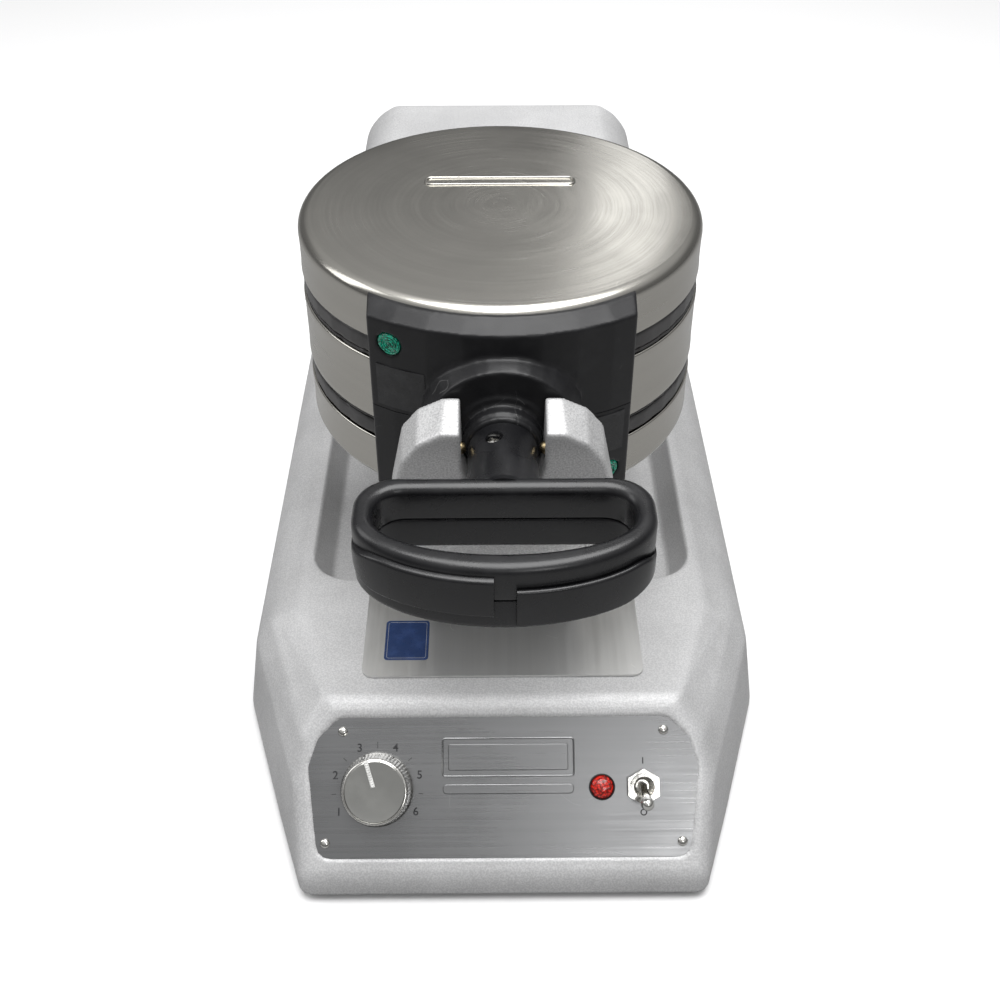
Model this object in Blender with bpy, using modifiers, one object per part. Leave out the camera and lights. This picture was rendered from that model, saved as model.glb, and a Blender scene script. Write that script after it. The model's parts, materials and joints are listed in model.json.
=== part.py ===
"""Double rotary waffle maker: a cast base with a rear bearing tower and a front fork, and a
round two-chamber baking head that turns end over end between them.

Units are metres, +Z is up and the user stands at -Y. The origin is on the table, under the
middle of the whole appliance."""

import math

import bmesh
import bpy
from mathutils import Matrix, Vector

# ---------------------------------------------------------------- driving sizes
GAP = 0.0003                # clearance between pieces that touch
ROUND = 40                  # sides of a large round piece
SMALL_ROUND = 24            # sides of a small round piece

BASE_DEPTH = 0.444
BASE_SHIFT = 0.0019         # the grip stands a little proud of the base in front
BASE_HALF_WIDTH = 0.1337
FRONT_HALF_WIDTH = 0.094
WALL = 0.0035               # wall of the base casting
FOOT_HEIGHT = 0.004         # how far the feet hold the casting off the table
DECK_Z = 0.069              # flat top of the casting
DECK_HALF_WIDTH = 0.103
DECK_FRONT_HALF_WIDTH = 0.0826
DECK_FRONT_SETBACK = 0.062  # deck's front edge behind the front of the casting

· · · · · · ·

Include the first line, the line containing "SMALL_ROUND = 24", and every line between them, copied exactly from the material above; output no other line.

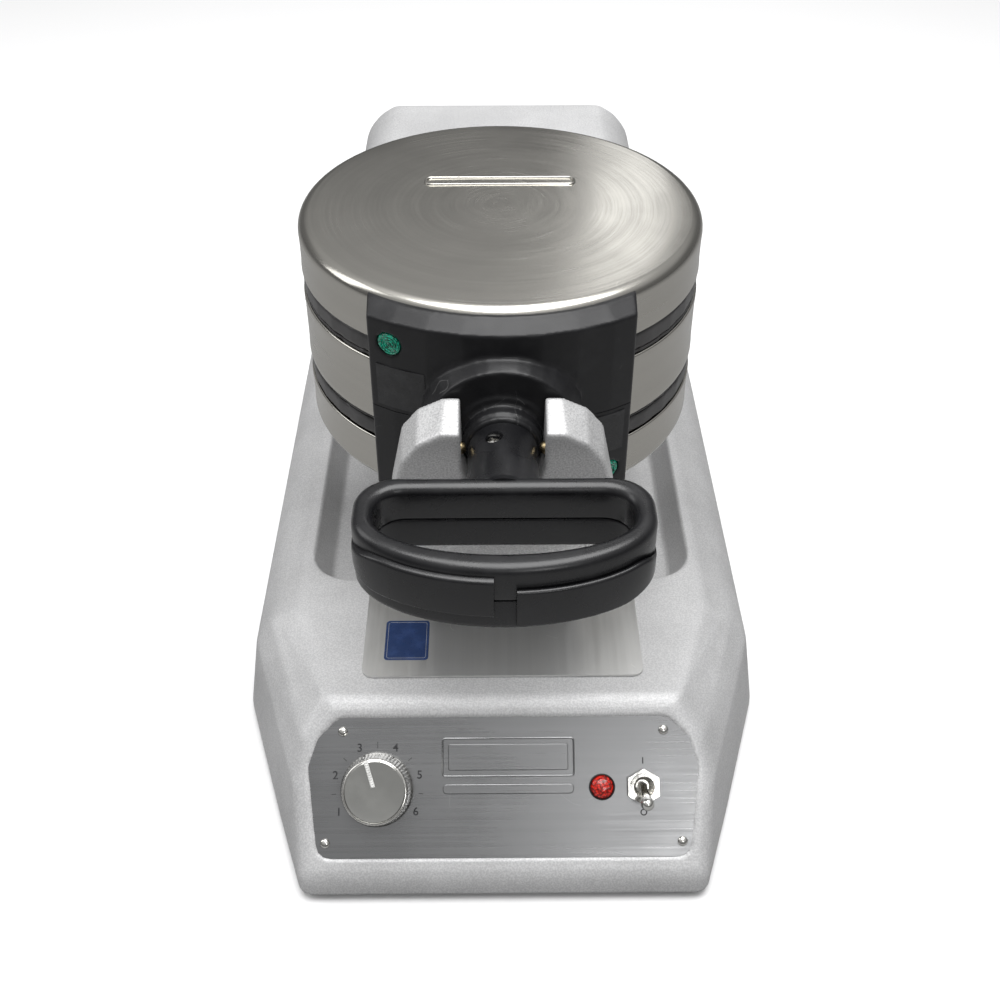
Model this object in Blender with bpy, using modifiers, one object per part. Leave out the camera and lights. This picture was rendered from that model, saved as model.glb, and a Blender scene script. Write that script after it. The model's parts, materials and joints are listed in model.json.
=== part.py ===
"""Double rotary waffle maker: a cast base with a rear bearing tower and a front fork, and a
round two-chamber baking head that turns end over end between them.

Units are metres, +Z is up and the user stands at -Y. The origin is on the table, under the
middle of the whole appliance."""

import math

import bmesh
import bpy
from mathutils import Matrix, Vector

# ---------------------------------------------------------------- driving sizes
GAP = 0.0003                # clearance between pieces that touch
ROUND = 40                  # sides of a large round piece
SMALL_ROUND = 24            # sides of a small round piece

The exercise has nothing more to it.